YOIKS!! The maggot story has turned my real face into an exact replica of the shocked emoticon. On a bit of a tangent, thought to myself the other day (watching dd who's 9mths lapping at snot from her own nose and making lip-smacking mm-delicious noises) what is the age when kids suddenly mind having crusty nostrils? And is this when they actually become human?
Yep to catching sick, and smearing poo on my head whilst wiping my hair out of my face during a nappy change.

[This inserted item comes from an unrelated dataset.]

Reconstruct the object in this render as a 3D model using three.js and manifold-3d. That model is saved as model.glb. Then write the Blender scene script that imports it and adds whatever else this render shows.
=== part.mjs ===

I love the way your first thought at being suddenly drenched in a tsunami of milky vom is to comfort and reassure them because they look all queasy and shocked.
More recently though, he kindly offers me little bits of soggy pre-chewed food which I thank him for and eat, because it makes him smile delightedly.
I think the biggest change is that pre-kids you'd (hopefully) never walk about in clothes covered in sick, but a few weeks in and it's acceptable to wander about in clothes with a few blobs of posett on them. And you always say to yourself: it could be worse. And it can.